'''

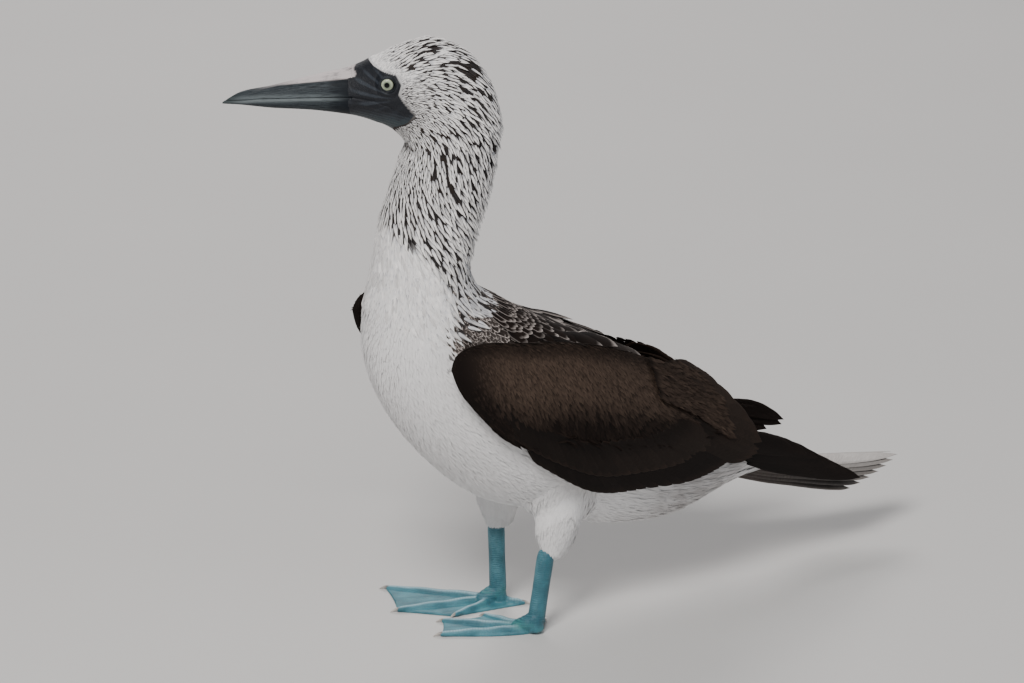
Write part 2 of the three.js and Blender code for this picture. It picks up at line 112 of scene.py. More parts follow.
# Lines in the middle plane, as x, z points
FEATHER_LINE = (
    (-117.5, 448), (-117, 427.5), (-111, 423), (-104.5, 420.5), (-95.5, 419), (-92, 413),
    (-94, 406.5), (-91, 401.5), (-83.5, 392), (-88, 386), (-98, 380), (-100, 363.5),
)
MOUTH_LINE = ((-225, 394.5), (-212, 396), (-190, 398.5), (-159.5, 400), (-125.5, 401.5))
GAPE_LINE = ((-130, 401.5), (-112, 400.5), (-100, 397), (-91.5, 391))
NASAL_GROOVE = ((-214, 396.5), (-192, 402.3), (-177, 406.2), (-160, 408.6), (-141, 411), (-124, 413.3))
WHITE_LINE = (
    (-134, 345), (-120, 325), (-112, 312), (-95, 290), (-88, 273), (-89, 255), (-90, 243), (-92, 225),
)
WING_TOP = (
    (-94, 224), (-88, 234), (-69, 238), (-36, 233), (2, 226), (42, 213), (82, 194), (116, 173), (142, 152),
)


def eased(value: Array | float, low: float, high: float) -> Array:
    """Gives a smooth step from 0 at low to 1 at high."""
    share = np.clip((np.asarray(value, float) - low) / (high - low), 0.0, 1.0)
    return share * share * (3.0 - 2.0 * share)


def blended(first: Array | float, second: Array | float, share: Array | float) -> Array:
    """Gives the value a share of the way from first to second."""
    return first + (second - first) * share


def unit(vectors: Array) -> Array:
    """Gives vectors of length one."""
    return vectors / np.maximum(np.linalg.norm(vectors, axis=-1, keepdims=True), 1e-9)


def across_line(line: tuple, height: Array) -> Array:
    """Gives the x of a line in the middle plane at a height."""
    points = np.array(sorted((z, x) for x, z in line))
    return np.interp(height, points[:, 0], points[:, 1])


def above_line(line: tuple, x: Array) -> Array:
    """Gives the height of a line in the middle plane over an x."""
    points = np.array(sorted(line))
    return np.interp(x, points[:, 0], points[:, 1])


class Curve:
    """A centripetal Catmull-Rom curve, the same as the solids' own curves."""

    def __init__(self, points: Array | tuple) -> None:
        """Keeps the points, with one more at each end.

        Args:
            points: the points that the curve runs through.
        """
        inner = np.asarray(points, float)
        self.points = np.vstack([2 * inner[0] - inner[1], inner, 2 * inner[-1] - inner[-2]])

    def at(self, share: Array | float) -> Array:
        """Gives points on the curve.

        Args:
            share: places from 0 at the start to 1 at the end.

        Returns:
            One point for each share.
        """
        place = np.clip(np.asarray(share, float), 0, 1) * (len(self.points) - 3)
        index = np.minimum(place.astype(int), len(self.points) - 4)
        weight = (place - index)[..., None]
        before, start, end, after = (self.points[index + step] for step in range(4))

        def gap(a: Array, b: Array) -> Array:
            """Gives the root of the distance between points."""
            return np.sum((b - a) ** 2, axis=-1, keepdims=True) ** 0.25

        middle = gap(start, end)
        middle = np.where(middle < 1e-4, 1.0, middle)
        early = gap(before, start)
        early = np.where(early < 1e-4, middle, early)
        late = gap(end, after)
        late = np.where(late < 1e-4, middle, late)
        inward = (start - before) / early - (end - before) / (early + middle)
        leaving = (inward + (end - start) / middle) * middle
        across = (end - start) / middle - (after - start) / (middle + late)
        reaching = (across + (after - end) / late) * middle
        square = -3 * start + 3 * end - 2 * leaving - reaching
        cube = 2 * start - 2 * end + leaving + reaching
        return start + leaving * weight + square * weight**2 + cube * weight**3


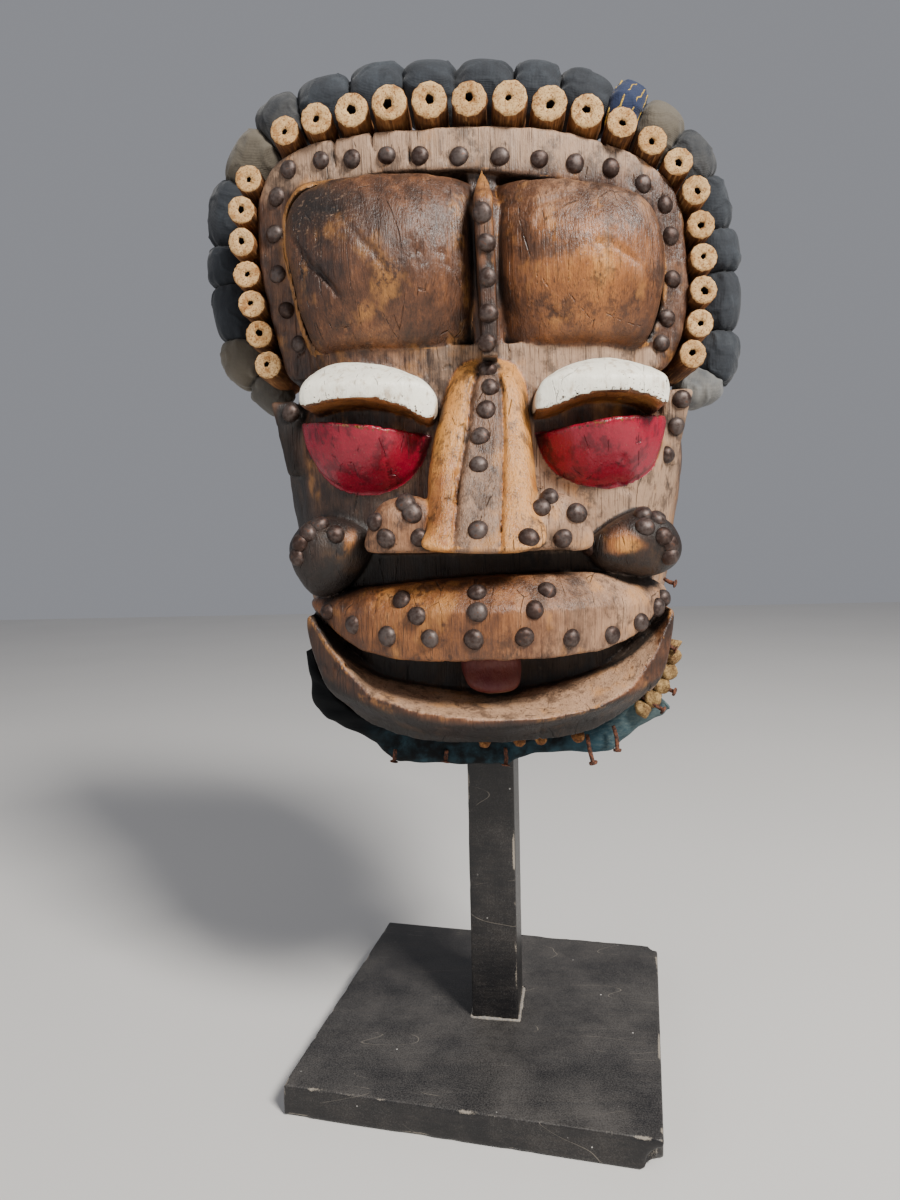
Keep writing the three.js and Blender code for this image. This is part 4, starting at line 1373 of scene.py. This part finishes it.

'''

**Short exercise:** Copy every line of the material, please, keeping it exactly the same.

**Final result:**
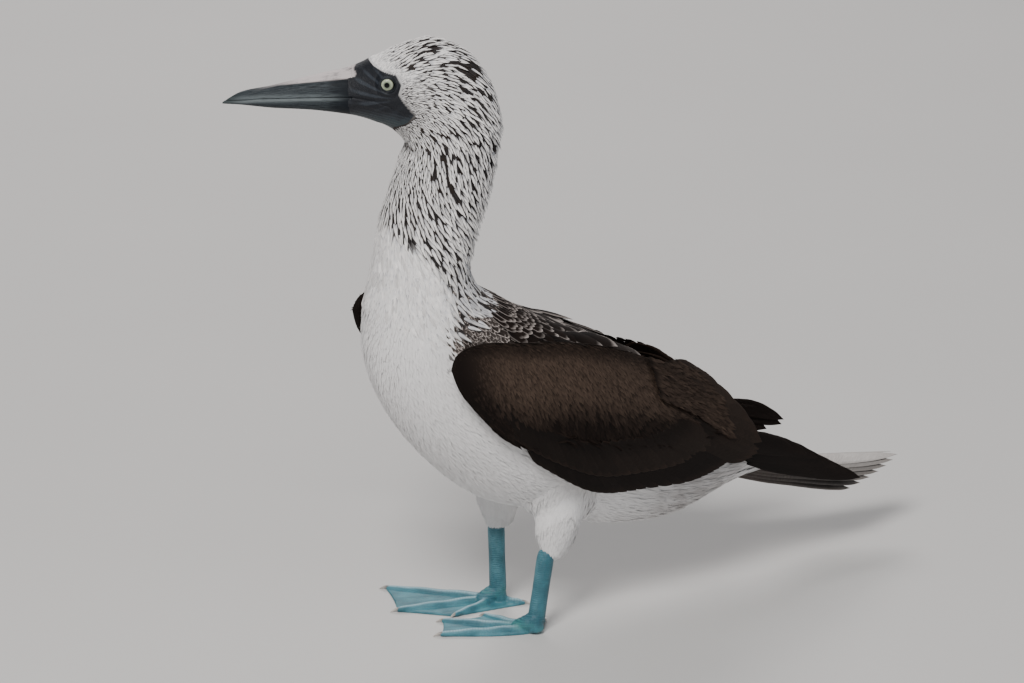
Write part 2 of the three.js and Blender code for this picture. It picks up at line 112 of scene.py. More parts follow.
# Lines in the middle plane, as x, z points
FEATHER_LINE = (
    (-117.5, 448), (-117, 427.5), (-111, 423), (-104.5, 420.5), (-95.5, 419), (-92, 413),
    (-94, 406.5), (-91, 401.5), (-83.5, 392), (-88, 386), (-98, 380), (-100, 363.5),
)
MOUTH_LINE = ((-225, 394.5), (-212, 396), (-190, 398.5), (-159.5, 400), (-125.5, 401.5))
GAPE_LINE = ((-130, 401.5), (-112, 400.5), (-100, 397), (-91.5, 391))
NASAL_GROOVE = ((-214, 396.5), (-192, 402.3), (-177, 406.2), (-160, 408.6), (-141, 411), (-124, 413.3))
WHITE_LINE = (
    (-134, 345), (-120, 325), (-112, 312), (-95, 290), (-88, 273), (-89, 255), (-90, 243), (-92, 225),
)
WING_TOP = (
    (-94, 224), (-88, 234), (-69, 238), (-36, 233), (2, 226), (42, 213), (82, 194), (116, 173), (142, 152),
)


def eased(value: Array | float, low: float, high: float) -> Array:
    """Gives a smooth step from 0 at low to 1 at high."""
    share = np.clip((np.asarray(value, float) - low) / (high - low), 0.0, 1.0)
    return share * share * (3.0 - 2.0 * share)


def blended(first: Array | float, second: Array | float, share: Array | float) -> Array:
    """Gives the value a share of the way from first to second."""
    return first + (second - first) * share


def unit(vectors: Array) -> Array:
    """Gives vectors of length one."""
    return vectors / np.maximum(np.linalg.norm(vectors, axis=-1, keepdims=True), 1e-9)


def across_line(line: tuple, height: Array) -> Array:
    """Gives the x of a line in the middle plane at a height."""
    points = np.array(sorted((z, x) for x, z in line))
    return np.interp(height, points[:, 0], points[:, 1])


def above_line(line: tuple, x: Array) -> Array:
    """Gives the height of a line in the middle plane over an x."""
    points = np.array(sorted(line))
    return np.interp(x, points[:, 0], points[:, 1])


class Curve:
    """A centripetal Catmull-Rom curve, the same as the solids' own curves."""

    def __init__(self, points: Array | tuple) -> None:
        """Keeps the points, with one more at each end.

        Args:
            points: the points that the curve runs through.
        """
        inner = np.asarray(points, float)
        self.points = np.vstack([2 * inner[0] - inner[1], inner, 2 * inner[-1] - inner[-2]])

    def at(self, share: Array | float) -> Array:
        """Gives points on the curve.

        Args:
            share: places from 0 at the start to 1 at the end.

        Returns:
            One point for each share.
        """
        place = np.clip(np.asarray(share, float), 0, 1) * (len(self.points) - 3)
        index = np.minimum(place.astype(int), len(self.points) - 4)
        weight = (place - index)[..., None]
        before, start, end, after = (self.points[index + step] for step in range(4))

        def gap(a: Array, b: Array) -> Array:
            """Gives the root of the distance between points."""
            return np.sum((b - a) ** 2, axis=-1, keepdims=True) ** 0.25

        middle = gap(start, end)
        middle = np.where(middle < 1e-4, 1.0, middle)
        early = gap(before, start)
        early = np.where(early < 1e-4, middle, early)
        late = gap(end, after)
        late = np.where(late < 1e-4, middle, late)
        inward = (start - before) / early - (end - before) / (early + middle)
        leaving = (inward + (end - start) / middle) * middle
        across = (end - start) / middle - (after - start) / (middle + late)
        reaching = (across + (after - end) / late) * middle
        square = -3 * start + 3 * end - 2 * leaving - reaching
        cube = 2 * start - 2 * end + leaving + reaching
        return start + leaving * weight + square * weight**2 + cube * weight**3


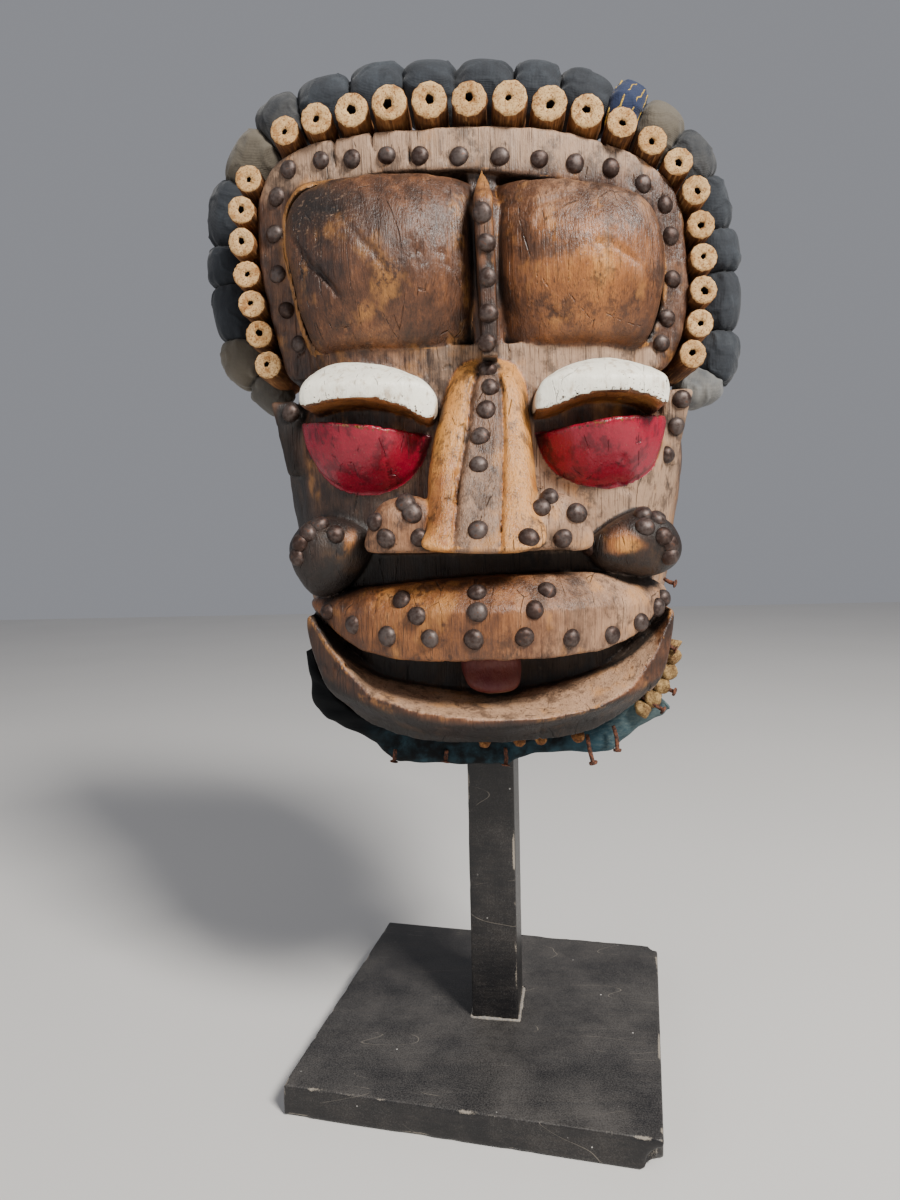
Keep writing the three.js and Blender code for this image. This is part 4, starting at line 1373 of scene.py. This part finishes it.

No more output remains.